Atto ultimo questo delle complicate e tortuose vicende che hanno visto sin dal 2009 l’abbazia di Santa Croce in Gerusalemme sottoposta a visita apostolica, con la rimozione del controverso abate in carica Simone Fioraso, all’acme della popolarità  a seguito della kermesse televisiva e radiofonica “la Bibbia notte e giorno”, realizzata in Santa Croce, l’allontanamento di altri due monaci e la soppressione infine della stessa abbazia. Il tutto, si è detto, per volontà dello stesso Benedetto XVI, di cui è stata proclamata l’assunzione dei provvedimenti “in forma specifica”, ovvero inappellabile. Di fatto, la prossimità a San Giovanni in Laterano e al Vicariato di Roma, retto dal cardinal Vallini, del complesso monumentale di Santa Croce in Gerusalemme, costituito dall’omonima basilica e dal monastero propriamente inteso, una cui ala è sede di un noto albergo romano, frutto dell’intraprendenza anche imprenditoriale di Fioraso, la compresenza nell’area del sito archeologico del Sessorium, palazzo dell’imperatrice Elena, madre di Costantino, a ridosso delle Mura aureliane, sono elementi validi a suggerire l’acquisizione da parte dello stesso Vicariato, che ha assunto anche la cura diretta dell’annessa parrocchia.

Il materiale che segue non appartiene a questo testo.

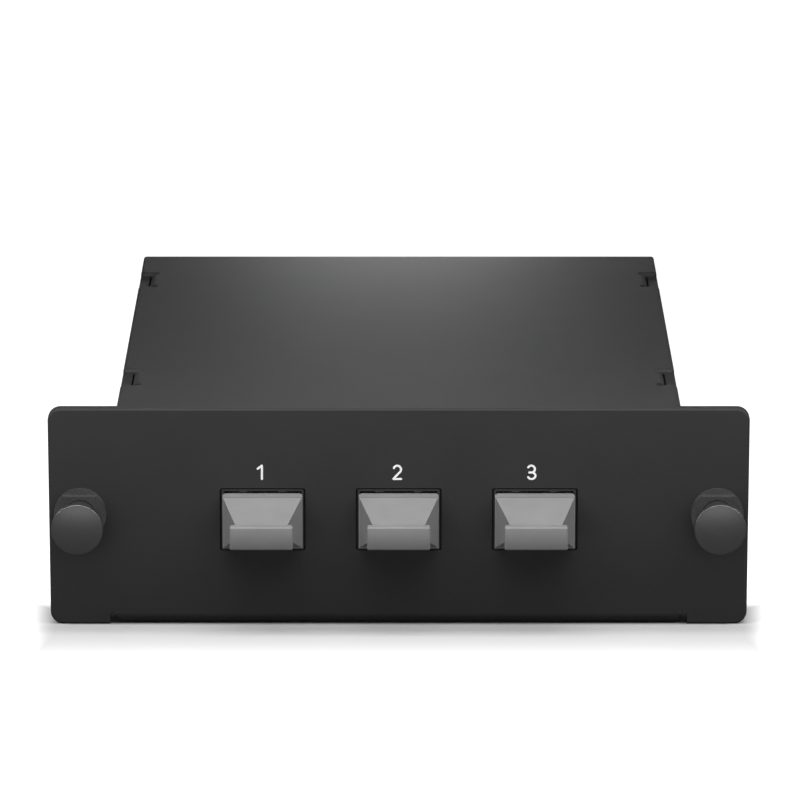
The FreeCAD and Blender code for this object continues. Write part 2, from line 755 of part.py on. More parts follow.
def cross_screw(label, grip, x, y, z, turn=NO_TURN):
    """A pan-head screw with a cross recess. Its head stands on z = 0 before it is placed."""
    head = doc.addObject("Part::Cylinder", label + "_head")
    bind(head, Radius="head_radius", Height="head_height")
    shank = doc.addObject("Part::Cylinder", label + "_shank")
    bind(shank, Radius="screw_radius", Height=grip)
    put(shank, "0", "0", "-(%s)" % grip)
    solid = doc.addObject("Part::Fuse", label + "_solid")
    solid.Base, solid.Tool = head, shank
    slots = []
    for length, width in (("cross_length", "cross_width"), ("cross_width", "cross_length")):
        slot = doc.addObject("Part::Box", label + "_slot")
        bind(slot, Length=length, Width=width, Height="cross_depth")
        put(slot, "-%s / 2" % length, "-%s / 2" % width, "head_height - cross_depth")
        slots.append(slot)
    recess = doc.addObject("Part::Fuse", label + "_recess")
    recess.Base, recess.Tool = slots
    screw = doc.addObject("Part::Cut", label)
    screw.Base, screw.Tool = solid, recess
    put(screw, x, y, z, turn)
    return screw


def all_screws():
    foot_top = "sheet_gauge + bracket_gauge"
    grip = "bracket_gauge + sheet_gauge - screw_short"
    for row in ("front", "rear"):
        label = row + "_bracket_screws"
        group(label, [cross_screw("%s_%d" % (label, number), grip, x, y, foot_top)
                      for number, (x, y, held) in enumerate(foot_screws()) if held == row])
    lid_grip = "lid_gauge + lid_gap + sheet_gauge"
    group("lid_screws", [cross_screw("lid_screws_%d" % number, lid_grip, side + "lid_screw_place",
                                     "body_depth / 2", LID_SCREW_HEIGHT, HEAD_TO_REAR)
                         for number, side in enumerate(("", "-"))])


# ---- fibre ------------------------------------------------------------------------------

def tube(label, points, radius):
    """A tube along straight runs that tangent arcs join, its points given as formulas."""
    spots = [Vector(*[value(place) for place in point]) for point in points]
    edges, start = [], spots[0]
    for before, corner, after in zip(spots, spots[1:], spots[2:]):
        arrive, leave = corner - before, after - corner
        turn = arrive.getAngle(leave)
        shorter = min(arrive.Length, leave.Length)
        setback = ARC_SHARE * shorter
        bend = setback / math.tan(turn / 2)
        arc_start = corner - arrive.normalize() * setback
        arc_end = corner + leave.normalize() * setback
        to_centre = (arc_end - corner) + (arc_start - corner)
        centre = corner + to_centre.normalize() * (bend / math.cos(turn / 2))
        arc_middle = centre + (corner - centre).normalize() * bend
        edges.append(Part.LineSegment(start, arc_start).toShape())
        edges.append(Part.Arc(arc_start, arc_middle, arc_end).toShape())
        start = arc_end
    edges.append(Part.LineSegment(start, spots[-1]).toShape())
    spine = Part.Wire(edges)
    ring = Part.Wire(Part.makeCircle(radius, spots[0], spots[1] - spots[0]))
    feature = doc.addObject("Part::Feature", label)
    feature.Label = label
    feature.Shape = spine.makePipeShell([ring], True, False)
    ideal = math.pi * radius ** 2 * spine.Length
    if abs(feature.Shape.Volume / ideal - 1) > 0.01:
        raise RuntimeError(label + " is not as full as its section times its length")
    nodes.append(feature)


def side_route(side, boot):
    """A lead's way from an outer port: out of its boot, then down and outward onto the coil."""
    top, low = "port_height", COIL_HEIGHT
    return [(side + "front_port_pitch", boot, top),
            (side + "front_port_pitch", boot + " + side_straight", top),
            (side + "(front_port_pitch + side_bow_out)", boot + " + side_bow", top + " - side_bow_drop"),
            (side + "(%s - side_fall_inset)" % COIL_SIDE, boot + " + side_fall", low + " + side_fall_lift"),
            (side + COIL_SIDE, boot + " + side_reach", low)]


def inward_route(side, start, shift, boot, way, end):
    """A lead's way across the tray: out of its boot, down in a bow, and along the floor to the coil."""
    top, low = "port_height", COIL_HEIGHT

    def drift(size):
        return "%s(%s %s %s)" % (side, start, shift, size)
    return [(drift("0"), boot, top),
            (drift("0"), "%s %s lead_straight" % (boot, way), top),
            (drift("0"), "%s %s lead_bow" % (boot, way), top + " - lead_bow_drop"),
            (drift("lead_fall_shift"), "%s %s lead_fall" % (boot, way), low + " + lead_fall_lift"),
            (drift("lead_landing_shift"), "%s(%s - lead_landing)" % (end, COIL_END),
             low + " + lead_landing_lift"),
            (drift("lead_end_shift"), end + COIL_END, low)]


def fibre_leads():
    """The lead of each inner connector, from its boot down to the storage coil on the floor."""
    front_boot = "(%s + %s)" % (FRONT, BOOT_END)
    rear_boot = "(%s - %s)" % (REAR, BOOT_END)
    radius = value("lead_radius")
    for number, side in ((1, "-"), (3, "")):
        tube("front_lead_%d" % number, side_route(side, front_boot), radius)
    tube("front_lead_2", inward_route("", "0", "+", front_boot, "+", ""), radius)
    for number, side in ((1, "-"), (2, "")):
        tube("rear_lead_%d" % number,
             inward_route(side, "rear_port_pitch / 2", "-", rear_boot, "-", "-"), radius)


def storage_coil():
    """The turns of spare fibre, as one ring with round corners that lies on the floor."""
    corner, radius, height = value("coil_corner"), value("coil_radius"), value(COIL_HEIGHT)
    side, end = value(COIL_SIDE), value(COIL_END)
    edges, start = [], Vector(side, corner - end, height)
    for x, y in ((1, 1), (-1, 1), (-1, -1), (1, -1)):
        centre = Vector(x * (side - corner), y * (end - corner), height)
        to_side, to_end = Vector(x * corner, 0, 0), Vector(0, y * corner, 0)
        arrive, leave = (to_side, to_end) if x == y else (to_end, to_side)
        middle = centre + (to_side + to_end).normalize() * corner
        edges.append(Part.LineSegment(start, centre + arrive).toShape())
        edges.append(Part.Arc(centre + arrive, middle, centre + leave).toShape())
        start = centre + leave
    ring = Part.Wire(Part.makeCircle(radius, edges[0].firstVertex().Point, Vector(0, 1, 0)))
    feature = doc.addObject("Part::Feature", "storage_coil")
    feature.Label = "storage_coil"
    feature.Shape = Part.Wire(edges).makePipeShell([ring], True, False)
    nodes.append(feature)


def coil_clip(label, x, y, turn):
    """A saddle over the coil, with a foot on the floor at each side."""
    body = new_body(label, x, y, "sheet_gauge", turn)
    inside = "(coil_radius + clip_gap)"
    outside = "(%s + clip_gauge)" % inside
    foot = "(%s + clip_foot)" % outside
    ceiling = "(coil_lift + 2 * coil_radius + clip_gap)"
    roof = "(%s + clip_gauge)" % ceiling
    saddle = across(body, "clip_length / 2")
    polygon(saddle, [("-" + foot, "0"), ("-" + inside, "0"), ("-" + inside, ceiling), (inside, ceiling),
                     (inside, "0"), (foot, "0"), (foot, "clip_gauge"), (outside, "clip_gauge"),
                     (outside, roof), ("-" + outside, roof), ("-" + outside, "clip_gauge"),
                     ("-" + foot, "clip_gauge")])
    pad(saddle, "clip_length", -1)
    round_lines(body, "clip_gauge", {"x": outside, "z": roof}, {"x": "-" + outside, "z": roof})
    return body


# ---- push-pull latch --------------------------------------------------------------------

def latch_grommet(label, x):
    """The latch's grommet: rim and flatted boss in front, split barrel through the panel."""
    body = new_body(label, x, FRONT, "latch_height")
    rim = across(body, "0")
    circle(rim, "rim_radius")
    pad(rim, "rim_length", -1)
    boss = across(body, "-rim_length")
    circle(boss, "boss_radius")
    pad(boss, "boss_length", -1)
    flats = across(body, "-rim_length - boss_length")
    waste = "(boss_radius - boss_flat + rim_length)"
    for side in ("", "-"):
        rectangle(flats, "3 * boss_radius", waste, "0", "%s(boss_flat + %s / 2)" % (side, waste))
    pocket(flats, "boss_length")
    barrel = across(body, "0")
    circle(barrel, "barrel_radius")
    pad(barrel, BARREL_END)
    barb = across(body, "sheet_gauge + barrel_fit")
    circle(barb, "barrel_radius + barb_rise")
    pad(barb, "barb_length")
    bore = across(body, "-rim_length - boss_length")
    circle(bore, "bore_radius")
    pocket(bore, "rim_length + boss_length + %s" % BARREL_END)
    stem_bore = across(body, "-rim_length - boss_length")
    circle(stem_bore, "stem_radius + stem_fit")
    pocket(stem_bore, "push_stroke + 2 * stem_seat")
    near = "(barrel_radius * sqrt(2) - slot_width / sqrt(8))"
    far = "(barrel_radius * sqrt(2) + slot_width / sqrt(8))"
    for side in ("", "-"):
        other = "" if side else "-"
        slot = across(body, BARREL_END)
        polygon(slot, [(near, side + far), (far, side + near), ("-" + near, other + far),
                       ("-" + far, other + near)])
        pocket(slot, "slot_length", -1)
    return body


def latch_plunger(label, x):
    """The latch's plunger: a crowned knob on a stem, the shaft, and the snap tip behind the barrel."""
    body = new_body(label, x, FRONT, "latch_height")
    shaft = "(bore_radius - bore_fit)"
    knob_back = "-(%s - knob_length)" % KNOB_FACE
    stem_end = "(stem_seat - rim_length - boss_length)"
    tip_start = "(%s + tip_gap)" % BARREL_END
    tip_end = "(%s + tip_length)" % tip_start
    crown_radius = "(knob_radius ^ 2 / 2 / knob_crown + knob_crown / 2)"
    crown_edge = "(knob_crown - %s)" % KNOB_FACE
    section = along(body)
    crowned(section, [("-" + KNOB_FACE, "0"), (tip_end, "0"), (tip_end, "tip_radius - tip_taper"),
                      (tip_end + " - tip_taper", "tip_radius"), (tip_start, "tip_radius"),
                      (tip_start, shaft), (stem_end, shaft), (stem_end, "stem_radius"),
                      (knob_back, "stem_radius"), (knob_back, "knob_radius"),
                      (crown_edge, "knob_radius")], (crown_radius + " - " + KNOB_FACE, "0"))
    turned = body.newObject("PartDesign::Revolution", label + "_turned")
    turned.Profile = section
    turned.ReferenceAxis = (section, ["H_Axis"])
    turned.Angle = 360
    doc.recompute()
    round_off(body, "knob_round", lambda edge: lies_at(edge, y=crown_edge) or (
        lies_at(edge, y=knob_back) and edge.BoundBox.ZMax > value("stem_radius") + HAIR))
    return body


# ---- the whole cassette -----------------------------------------------------------------

def port_row(row, ports, wall, turn):
    """Everything that one row of ports holds."""
    pieces = (("adapter", adapter), ("dust_cap", dust_cap), ("inner_plug", inner_plug),
              ("plug_boot", plug_boot), ("ferrule", ferrule), ("guide_pins", guide_pins))
    for number, x in enumerate(ports, start=1):
        for name, make in pieces:
            make("%s_%s_%d" % (row, name, number), x, wall, turn)


def build():
    base_tray()
    lid()
    port_row("front", front_ports(), FRONT, NO_TURN)
    port_row("rear", rear_ports(), REAR, HALF_TURN)
    bracket("front_bracket", front_ports(), "front_bracket_width",
            ["front_foot_screw", "-front_foot_screw"], FRONT, NO_TURN)
    bracket("rear_bracket", rear_ports(), "rear_bracket_width",
            ["rear_foot_screw", "-rear_foot_screw"], REAR, HALF_TURN)
    all_screws()
    fibre_leads()
    storage_coil()
    for name, x, y, turn in (("right", COIL_SIDE, "0", NO_TURN), ("rear", "0", COIL_END, QUARTER_TURN),
                             ("left", "-" + COIL_SIDE, "0", NO_TURN),
                             ("front", "0", "-" + COIL_END, QUARTER_TURN)):
        coil_clip("coil_clip_" + name, x, y, turn)
    for name, side in (("left", "-"), ("right", "")):
        latch_grommet("latch_grommet_" + name, side + LATCH_PLACE)
        latch_plunger("latch_plunger_" + name, side + LATCH_PLACE)


def write():
    """Check every object and every shape, then write one file for each sub-part."""
    doc.recompute()
    for item in doc.Objects:
        if "Invalid" in item.State or "Error" in item.State:
            raise RuntimeError("%s failed: %s" % (item.Name, item.State))
    for node in nodes:
        if node.Shape.isNull() or not node.Shape.isValid() or not node.Shape.Solids:
            raise RuntimeError(node.Label + " has no valid solid")
    os.makedirs("parts", exist_ok=True)
    for node in nodes:
        node.Shape.exportStep(os.path.join("parts", node.Label + ".step"))
    print("%d nodes written" % len(nodes))


build()
write()
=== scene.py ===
import json
import math

import bpy
import numpy as np
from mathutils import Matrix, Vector


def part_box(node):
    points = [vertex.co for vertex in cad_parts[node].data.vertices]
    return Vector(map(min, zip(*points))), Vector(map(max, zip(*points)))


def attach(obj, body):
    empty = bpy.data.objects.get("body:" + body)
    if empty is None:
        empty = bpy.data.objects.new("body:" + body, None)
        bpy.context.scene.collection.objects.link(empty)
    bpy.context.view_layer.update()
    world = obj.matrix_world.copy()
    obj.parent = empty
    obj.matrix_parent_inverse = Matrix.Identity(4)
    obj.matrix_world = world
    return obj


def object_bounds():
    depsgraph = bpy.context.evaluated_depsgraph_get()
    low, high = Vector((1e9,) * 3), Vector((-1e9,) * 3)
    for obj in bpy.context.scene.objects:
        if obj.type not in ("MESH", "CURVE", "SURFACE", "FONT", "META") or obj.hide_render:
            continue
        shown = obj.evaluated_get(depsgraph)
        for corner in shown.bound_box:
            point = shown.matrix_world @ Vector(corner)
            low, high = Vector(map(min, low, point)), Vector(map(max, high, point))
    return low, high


# Fibre cassette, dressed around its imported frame: a powder coated steel case, grey dust caps in
# black port adapters, black nylon push-pull latches, and the printed port numbers.
# Everything is in metres. +X is to the right as the panel is read, +Y to the rear, +Z up.

MM = 0.001

# The printed numbers. Sizes are in mm.
PEN = 0.33  # width of a stroke
INK = 0.02  # how thick the ink stands
INK_STEP = 0.002  # how much higher each further stroke lies, so that no two share a face
FIGURE_FOOT = 23.66  # height of the lowest stroke's middle above the floor
ROUND_END = np.radians([8, 25, 45, 65])

# The floor and what surrounds it. A pair gives where a rise of painted white starts and ends, in mm: painted
# light on the floor, set around the object so that its shadow ends there.
FLOOR_GREY = "#747474"  # what every ray meets
FLOOR_LIFT = "#acacac"  # painted light: a brightening that the camera alone sees on top of that, on the open floor; left out behind the panel, its lack is painted shade there
FLOOR_HALF = 3.0  # half the floor's side, in metres
WHITE_BESIDE = (-1.0, 6.0)  # out from the panel's end
CLOSE_BESIDE = (0.55, 8.55)  # out from the lid's side, behind the panel
BEHIND_PANEL = (6.7, 12.7)  # to the rear from the panel's face
WHITE_BEHIND = (0.3, 11.3)  # to the rear from the lid's back
WHITE_AHEAD = (-5.3, -34.3)  # to the rear from the panel's face, so ahead of it
OPEN_AHEAD = (0.7, -0.8)  # the same, for the lift
OPEN_BESIDE = (-4.5, -2.0)  # out from the panel's end, for the lift
SKY_LEVEL = 0.07
CEILING = 0.12
BACKDROP_TOP = (0.02, 0.14)  # sines of the heights at which the backdrop starts and ends its fade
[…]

Senza considerare, inoltre, che legale proprietario del complesso è lo Stato italiano, sin dagli espropri di beni ecclesiastici seguiti alla presa di Roma del 1870, pur concesso in comodato ai Cistercensi di San Bernardo in Italia dal 1937, e oggi annoverato nel Fondo Edifici di Culto del Ministero dell’Interno. Cessa così, anche simbolicamente, con la morte di D. Famiano la presenza dei monaci cistercensi a Santa Croce dal 1561, allorché sostituirono i Certosini per volontà di Pio IV. Non è forse un caso che la fedeltà alla professione monastica di Don Famiano che si è estesa per settantasei anni, coincida con la fine della presenza religiosa a Santa Croce. L’esigua comunità di sette monaci superstiti alla visita apostolica, i più malati e anziani, dopo due anni di difficile coabitazione con i nuovi responsabili del clero secolare, alla fine hanno dovuto traslocare per la vicina San Bernardo alle Terme. Trasferimento di sicura vicinanza geografica, ma carico d’implicazioni anche emotive, se si considera che la professione del monaco comporta anche il voto di stabilità, stabilità negli impegni assunti irrevocabilmente con la sua conversione di vita, ma anche verso il monastero cui ci si è consacrati. E’ il caso dell’abate Famiano Bianchi il cui voto di stabilità alla Congregazione cistercense di San Bernardo in Italia presso l’abbazia di Santa Croce in Gerusalemme si è consumato con la stessa consumazione della sua vita di religioso e di sacerdote. Esempio prezioso di fedeltà agl’impegni assunti per un’epoca che difficilmente concepisce la stabilità nella condizione personale, anche in ambito ecclesiale.